Two Spider Demons, though. If one more arrived, the dock itself would not hold. And behind him several thousand refugees pressed toward the water, and panic in that crowd would be a second catastrophe running parallel to the first.
He was calculating how much of either problem he could solve when he heard it.
The sound came from the water.
Deep and mechanical and familiar as a heartbeat: the report of a 152-caliber Longsong Cannon. There should have been no artillery at the Northernmost Port. Uncle Sang turned.
An iron ship was nudging into the dock, its cannon level with the waterline, already pointing at the enemy beyond the defensive line.
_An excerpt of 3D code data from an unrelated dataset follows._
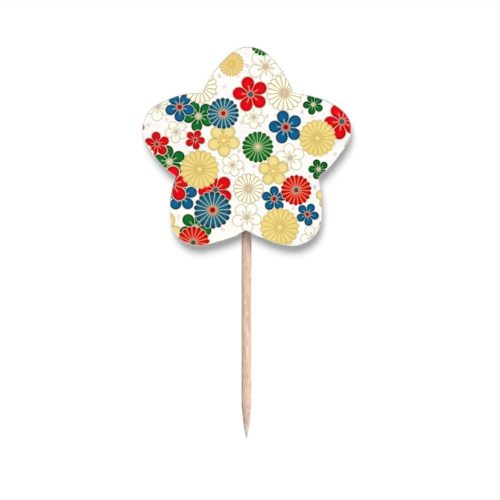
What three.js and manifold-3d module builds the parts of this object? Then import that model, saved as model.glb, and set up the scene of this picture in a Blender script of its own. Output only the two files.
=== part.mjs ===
// Flag toothpick: a die-cut star card glued to a round wooden pick.
// Units are millimetres and +Z is up. The origin is the pick's lower point, the pick runs up +Z,
// and the printed face of the card looks along -Y.
import * as THREE from "three";
import { mergeVertices } from "three/addons/utils/BufferGeometryUtils.js";
import Module from "manifold-3d";

const wasm = await Module();
wasm.setup();

// Wooden pick, pointed at both ends
const pickLength = 65;
const pickDiameter = 2;
const pointLength = 6.6;
const pointBluntness = 0.6; // below 1 the point swells like a bullet, at 1 it is a straight cone

// Star card
const lobeCount = 5;
const notchDistance = 14.83; // star's centre to the notch between two lobes
const lobeTipDistance = 15.55; // star's centre to the centre of a lobe's round tip
const lobeTipRadius = 5.5;
const lobeFlankRadius = 25; // long arc that runs from the round tip down to the notch
const cardThickness = 0.35;
const cardSpread = 1.012; // the cut star is this much wider than it is tall
const cardLean = 0.014; // sideways drift of the cut star for each millimetre of height

// How the two go together
const pickOverlap = 24; // pick's upper stretch, hidden behind the card above the lower notch
const pickStandoff = 0.45; // glue left between the card's back and the pick

// Glue bead
const glueWidth = 5.2;
const glueHeight = 1.75; // above the card's back
const glueLowerInset = 3; // bare card between the lower notch and the bead
const glueUpperInset = 2.5; // bare pick left above the bead
const glueClearance = 0.3; // between the bead's channel and the pick

// Fineness of the round shapes
const pickSides = 24;
const pointSteps = 8;
const tipSteps = 14;
const flankSteps = 8;
const beadSides = 32;
const beadEndSteps = 7;

// Places that follow from the sizes above
const pickRadius = pickDiameter / 2;
const notchHeight = pickLength - pickOverlap;
const starHeight = notchHeight + notchDistance;
const cardBack = -(pickRadius + pickStandoff);
const glueBottom = notchHeight + glueLowerInset;
const glueTop = pickLength - glueUpperInset;

const cardStock = new THREE.MeshStandardMaterial({
  name: "printed_card",
  color: 0xf6f2ea,
  roughness: 0.55,
  metalness: 0,
});
const birch = new THREE.MeshStandardMaterial({
  name: "pick_wood",
  color: 0xdfbba4,
  roughness: 0.75,
  metalness: 0,
});
const hotMelt = new THREE.MeshStandardMaterial({
  name: "hot_melt_glue",
  color: 0xe8e2d2,
  roughness: 0.35,
  metalness: 0,
});

// Unit vector at an angle
function spoke(angle) {
  return new THREE.Vector2(Math.cos(angle), Math.sin(angle));
}

// Points along an arc, from its first angle up to but not including its last
function arcPoints(centre, radius, from, to, steps) {
  const points = [];
  for (let i = 0; i < steps; i++) {
    const angle = from + ((to - from) * i) / steps;
    points.push(spoke(angle).multiplyScalar(radius).add(centre));
  }
  return points;
}

// One lobe that points up +Y, from its left notch round to just before its right notch.
// The flank arc touches the tip arc from inside, so the two meet without a corner.
function lobePoints() {
  const tip = new THREE.Vector2(0, lobeTipDistance);
  const notch = spoke(Math.PI / 2 - Math.PI / lobeCount).multiplyScalar(notchDistance);
  const apart = lobeFlankRadius - lobeTipRadius;
  const reach = tip.clone().sub(notch);
  const along = (reach.lengthSq() + apart ** 2 - lobeFlankRadius ** 2) / (2 * apart);
  const joinAngle = Math.atan2(reach.y, reach.x) - Math.acos(along / reach.length());
  const flankCentre = tip.clone().addScaledVector(spoke(joinAngle), -apart);
  const toNotch = notch.clone().sub(flankCentre);
  const notchAngle = Math.atan2(toNotch.y, toNotch.x);
  const mirrored = flankCentre.clone().setX(-flankCentre.x);
  return [
    ...arcPoints(mirrored, lobeFlankRadius, Math.PI - notchAngle, Math.PI - joinAngle, flankSteps),
    ...arcPoints(tip, lobeTipRadius, Math.PI - joinAngle, joinAngle, tipSteps),
    ...arcPoints(flankCentre, lobeFlankRadius, joinAngle, notchAngle, flankSteps),
  ];
}

// The whole star as one outline, drawn lobe by lobe
function starOutline() {
  const lobe = lobePoints();
  const origin = new THREE.Vector2();
  const points = [];
  for (let i = 0; i < lobeCount; i++) {
    const turn = (-2 * Math.PI * i) / lobeCount;
    points.push(...lobe.map((point) => point.clone().rotateAround(origin, turn)));
  }
  return new THREE.Shape(points);
}

// Flat card, stood upright with its back on y = 0 and its face towards -Y
function cardGeometry() {
  const geometry = new THREE.ExtrudeGeometry(starOutline(), { depth: cardThickness, bevelEnabled: false });
  geometry.applyMatrix4(
    new THREE.Matrix4().set(cardSpread, cardLean, 0, 0, 0, 1, 0, 0, 0, 0, 1, 0, 0, 0, 0, 1),
  );
  return geometry.rotateX(Math.PI / 2);
}

// Half profile of the pick: bullet point, straight shaft, bullet point
function pickProfile() {
  const lower = [];
  for (let i = 0; i <= pointSteps; i++) {
    const share = (i / pointSteps) ** 2; // steps crowd together where the point is bluntest
    lower.push(new THREE.Vector2(pickRadius * share ** pointBluntness, pointLength * share));
  }
  const upper = lower.map((point) => new THREE.Vector2(point.x, pickLength - point.y));
  return [...lower, ...upper.reverse()];
}

function pickGeometry() {
  return new THREE.LatheGeometry(pickProfile(), pickSides).rotateX(Math.PI / 2);
}

// Long rod with round ends, centred on the origin and lying along Z
function roundEndedRod(radius, length) {
  const profile = [];
  const straight = length / 2 - radius;
  for (let i = 0; i <= beadEndSteps; i++) {
    const angle = (Math.PI / 2) * (i / beadEndSteps);
    profile.push(new THREE.Vector2(radius * Math.sin(angle), -straight - radius * Math.cos(angle)));
  }
  const upper = profile.map((point) => new THREE.Vector2(point.x, -point.y)).reverse();
  return new THREE.LatheGeometry([...profile, ...upper], beadSides).rotateX(Math.PI / 2);
}

// A closed three.js geometry as a solid that can be cut
function solidFrom(geometry) {
  const bare = geometry.clone();
  bare.deleteAttribute("normal");
  bare.deleteAttribute("uv");
  const merged = mergeVertices(bare, 1e-5);
  return new wasm.Manifold(
    new wasm.Mesh({
      numProp: 3,
      vertProperties: new Float32Array(merged.attributes.position.array),
      triVerts: new Uint32Array(merged.index.array),
    }),
  );
}

// A cut solid back as a three.js geometry
function geometryFrom(solid) {
  const mesh = solid.getMesh();
  const geometry = new THREE.BufferGeometry();
  geometry.setAttribute("position", new THREE.BufferAttribute(mesh.vertProperties, 3));
  geometry.setIndex(new THREE.BufferAttribute(mesh.triVerts, 1));
  geometry.computeVertexNormals();
  return geometry;
}

// Flattened bead that stands on y = 0, with a channel along Z where the pick lies
function glueGeometry() {
  const length = glueTop - glueBottom;
  const flatten = glueHeight / (glueWidth / 2);
  const mound = roundEndedRod(glueWidth / 2, length).scale(1, flatten, 1);
  const card = new THREE.BoxGeometry(2 * glueWidth, 2 * glueHeight, 2 * length).translate(0, -glueHeight, 0);
  const channelRadius = pickRadius + glueClearance;
  const channel = new THREE.CylinderGeometry(channelRadius, channelRadius, 2 * length, pickSides);
  channel.rotateX(Math.PI / 2).translate(0, pickRadius + pickStandoff, 0);
  return geometryFrom(solidFrom(mound).subtract(solidFrom(card)).subtract(solidFrom(channel)));
}

function piece(name, geometry, material, y, z) {
  const mesh = new THREE.Mesh(geometry, material);
  mesh.name = name;
  mesh.position.set(0, y, z);
  return mesh;
}

const flagToothpick = new THREE.Group();
flagToothpick.add(
  piece("star_card", cardGeometry(), cardStock, cardBack, starHeight),
  piece("wooden_pick", pickGeometry(), birch, 0, 0),
  piece("glue_bead", glueGeometry(), hotMelt, cardBack, (glueBottom + glueTop) / 2),
);

export default flagToothpick;
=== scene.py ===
"""A flag toothpick: a die-cut star card, printed with chrysanthemums and plum blossoms, glued to a
round birch pick. Sizes are millimetres, and a finished mesh is in metres like the frame."""

import functools
import logging
import math
from collections.abc import Iterable
from dataclasses import dataclass, field
from enum import Enum
from typing import ClassVar

import bmesh
import bpy
from bmesh.types import BMEdge, BMesh, BMFace, BMVert
from bpy.types import Collection, Material, Node, NodeSocket, NodeTree, World
from mathutils import Matrix, Vector, noise


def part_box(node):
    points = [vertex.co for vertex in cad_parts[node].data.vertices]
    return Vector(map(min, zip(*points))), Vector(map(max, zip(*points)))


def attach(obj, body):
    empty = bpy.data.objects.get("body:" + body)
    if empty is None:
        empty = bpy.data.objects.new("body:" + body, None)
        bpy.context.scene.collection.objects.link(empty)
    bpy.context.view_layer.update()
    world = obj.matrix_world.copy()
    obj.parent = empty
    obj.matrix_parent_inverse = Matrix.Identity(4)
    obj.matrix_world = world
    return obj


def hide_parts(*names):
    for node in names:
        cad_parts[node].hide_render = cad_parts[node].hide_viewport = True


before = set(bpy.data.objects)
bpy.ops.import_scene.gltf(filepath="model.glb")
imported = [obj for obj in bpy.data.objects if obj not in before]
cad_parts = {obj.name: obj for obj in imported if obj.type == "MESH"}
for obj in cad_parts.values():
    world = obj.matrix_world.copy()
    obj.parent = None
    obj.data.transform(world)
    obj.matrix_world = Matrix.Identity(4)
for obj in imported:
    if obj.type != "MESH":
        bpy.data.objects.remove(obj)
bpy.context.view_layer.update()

log = logging.getLogger("flag_toothpick")

MM = 0.001
BODY = "root"
EDGE_MARK = "edge"
UNDERSIDE_MARK = "underside"
TOUCHING = 1e-5  # points that are closer than this become one
MEETING = 1e-4  # the same, where the stretches of a shape meet
LEVEL = 1e-6  # a point lies in a plane when it is closer to it than this
FACING = 0.99  # a face looks along an axis when its normal reaches this far along it

Triple = tuple[float, float, float]
Colour = tuple[float, float, float, float]

WHITE: Colour = (1.0, 1.0, 1.0, 1.0)


def ink(code: str) -> Colour:
    """Turn a colour as it is read off a screen into the linear colour that a shader wants.

    Args:
        code: Six hexadecimal digits: red, green and blue.

    Returns:
        The linear colour, with full alpha.
    """
    channels = [int(code[i : i + 2], 16) / 255 for i in (0, 2, 4)]
    linear = [c / 12.92 if c <= 0.04045 else ((c + 0.055) / 1.055) ** 2.4 for c in channels]
    return (*linear, 1.0)


@dataclass(frozen=True)
class Grain:
    """A cloudy noise between 0 and 1."""

    per_mm: float  # clouds to a millimetre
    detail: float = 2.0  # octaves of finer noise
    rough: float = 0.5  # strength of the finer noise
    stretch: Triple = (1.0, 1.0, 1.0)  # below 1 along an axis where the clouds are drawn out


@dataclass(frozen=True)
class Wash:
    """A colour that covers what is below it as a signal goes from a start to an end."""

    code: str
    start: float
    end: float
    strength: float = 1.0
    blend: str = "MIX"


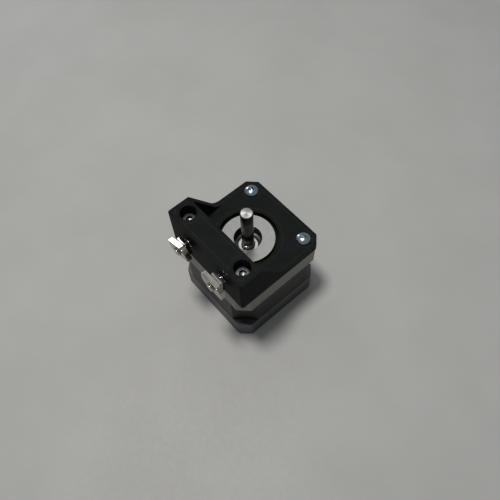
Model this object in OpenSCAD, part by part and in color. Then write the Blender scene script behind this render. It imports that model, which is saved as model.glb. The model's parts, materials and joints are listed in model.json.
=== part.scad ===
// Short square stepper motor with a printed bracket for slotted aluminium extrusion.
// The motor stands on its rear cap at z = 0 with its shaft along +Z through x = y = 0.
// The bracket's tall bar runs along X on the -Y side, and its tee nuts point to -Y.

/* [Motor] */
// Width of the motor across its flats
body_w = 42.3; // [42:0.1:43]
// Length of the motor from its rear face to its mounting face
body_len = 34; // [34:0.5:40]
// Height of the front end cap
front_cap_h = 8.5; // [8:0.1:9]
// Height of the rear end cap
rear_cap_h = 10.2; // [10:0.1:11]
// Corner chamfer of both end caps
cap_chamfer = 4.2; // [4:0.1:5]
// Corner chamfer of the laminated stack
stack_chamfer = 7.6; // [7:0.1:8]
// Distance between the face screws
screw_pitch = 31; // [30.8:0.1:31.2]
// Radius of the pilot disc on the mounting face
pilot_r = 11; // [10.8:0.1:11]
// Height of the pilot disc
pilot_h = 2; // [1.5:0.1:2.5]
// Radius of the opening round the shaft
recess_r = 5.7; // [5.4:0.1:6]

/* [Shaft and rotor] */
// Radius of the shaft
shaft_r = 2.5; // [2.5:0.1:2.5]
// Length of shaft that stands out of the mounting face
shaft_out = 20; // [18:0.5:24]
// Outside radius of the toothed rotor
rotor_r = 10.9; // [10.8:0.05:10.95]
// Number of teeth on each rotor cup
rotor_teeth = 50; // [50:1:50]
// Height of each rotor cup
cup_h = 5.4; // [5:0.1:5.4]

/* [Bracket] */
// Thickness of the plate on the motor face
plate_t = 2.5; // [2:0.1:3]
// Height of the tall bar above the motor face
bar_h = 18.5; // [18:0.5:20]
// Width of the bar
bar_w = 10.1; // [10:0.1:10.1]
// Corner chamfer of the plate's two far corners
plate_chamfer = 3.8; // [3.5:0.1:4.5]
// Radius of the bar's two outer corners
bar_corner_r = 1.1; // [1:0.1:3]
// Radius of the hole round the pilot
pilot_hole_r = 12.35; // [11.5:0.05:12.5]
// Thickness of the gusset wall at each end
gusset_t = 2.5; // [2:0.1:3]
// Where the gusset's foot runs out on the plate, from the shaft
gusset_toe_y = 3.2; // [2:0.1:5]
// Radius of the curve at the gusset's foot
gusset_fillet_r = 6; // [4:0.5:8]
// Slope of the gusset's straight edge
gusset_angle = 55; // [50:1:55]
// Radius of the counterbores in the bar
counterbore_r = 3.25; // [3.1:0.05:3.4]
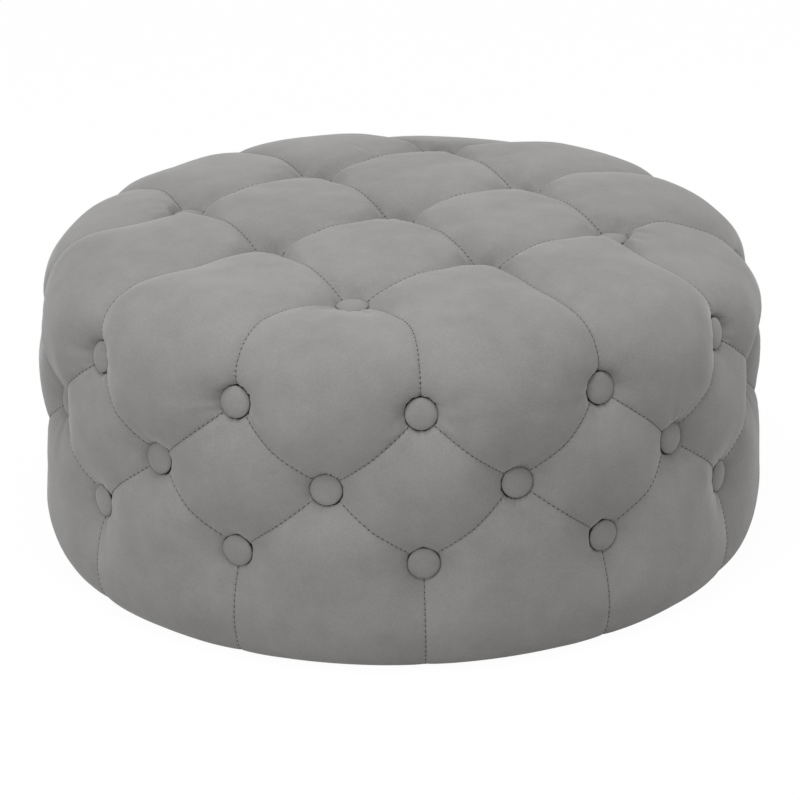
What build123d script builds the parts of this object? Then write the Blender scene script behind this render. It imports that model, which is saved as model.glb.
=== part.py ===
from build123d import *
import os
from math import asin, atan2, cos, degrees, hypot, radians, sin, sqrt, tan

# A low round pouf, deeply buttoned on its side and top. Millimetres, +Z up.
# The origin is on the floor under the centre. X and Y follow the square grid of top buttons.

# Overall diameter, over the fullest puffs of the side
overall_diameter = 720.0

# Heights, from the floor upwards
floor_gap = 1.5  # under the rolled lower edge of the cover
lower_row_height = 108.0
middle_row_rise = 72.0  # from the lower row of buttons
upper_row_rise = 75.0  # from the middle row
crown_rise = 81.0  # from the upper row to the top of the middle puffs

# Side profile, along the crests of the puffs
base_draw = 28.0  # how far the side is drawn in at the floor
base_curve_height = 55.0
shoulder_drop = 15.0  # below the upper row, where the foam starts to curve in
edge_rise_share = 0.66  # how steeply the rounded edge of the seat starts, over the middle row
crown_inset = 70.0  # from the side, where the top has fallen by crown_fall
crown_fall = 22.0
crown_power = 5
base_shares = (0.0, 0.5, 1.0)  # of the quarter turn of the lower curve

# Buttons of the side, in three rows: the middle one is turned by half a pitch
row_buttons = 12
lower_tuft_depth = 24.0
middle_tuft_depth = 26.0
upper_tuft_depth = 29.5
middle_row_tilt = 6.0  # degrees upwards
upper_row_tilt = 11.0
base_pinch = 4.0  # depth of the upright seams at the floor
shoulder_draw = 25.0  # how far the puffs lean in from the upper row to the top
shoulder_pinch = 40.0  # depth of the upright seams there
row_shares = (0.25, 0.5, 0.75)  # levels between two rows

# Buttons of the top, in a square grid
grid_spacing = 151.0
grid_buttons = 3
top_tuft_depth = 29.0  # of the seats below the top, all at one height
seam_width = 2.0  # where the top seams are narrowest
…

The markings on the hull resolved as she turned.
“That’s — that’s the Roland!” a soldier shouted.
“Didn’t she leave?”
“Who cares — we have fire support!”
“Long live the king!”
Shells swept over the soldiers’ heads and burst in the streets beyond the barricade — ten meters, eight meters from the trench, close enough to shower the sandbags with soil. In another battle they would have cursed the Artillery Battalion for the proximity. Now every man in the line simply loved the sound of it.
Uncle Sang watched and understood: Nail had not abandoned them. He had anticipated this moment, shipped the refugees out on the first vessels, and held the Roland back as a reserve — waiting for the moment it would matter most.
Beneath the suppressing fire, soldiers were guiding refugees onto the ironclad’s gangway in controlled files. Most of the crowd was moving.
“Everyone.” Uncle Sang raised his voice to carry the full line. “To the dock. One by one. No one falls behind. Explosion unit — when the last man clears, ignite everything remaining.”
The order passed from soldier to soldier. The trench emptied. The Mark I Machine Guns stayed behind — too heavy, and the king’s standing orders were clear: men first, weapons second, because men build weapons, and weapons do not rebuild men.
They reached the dock as the demons breached the second defensive line against the last of the gunfire. A beat later, the remaining charges went off — one massive percussion that stilled everything for a moment, that sent a column of smoke and debris climbing into the Red Mist sky.
The Roland whistled once, sharp and final.
She pulled away from the ravaged Northernmost Port at full speed, her wake cutting clean through the harbor’s dark water.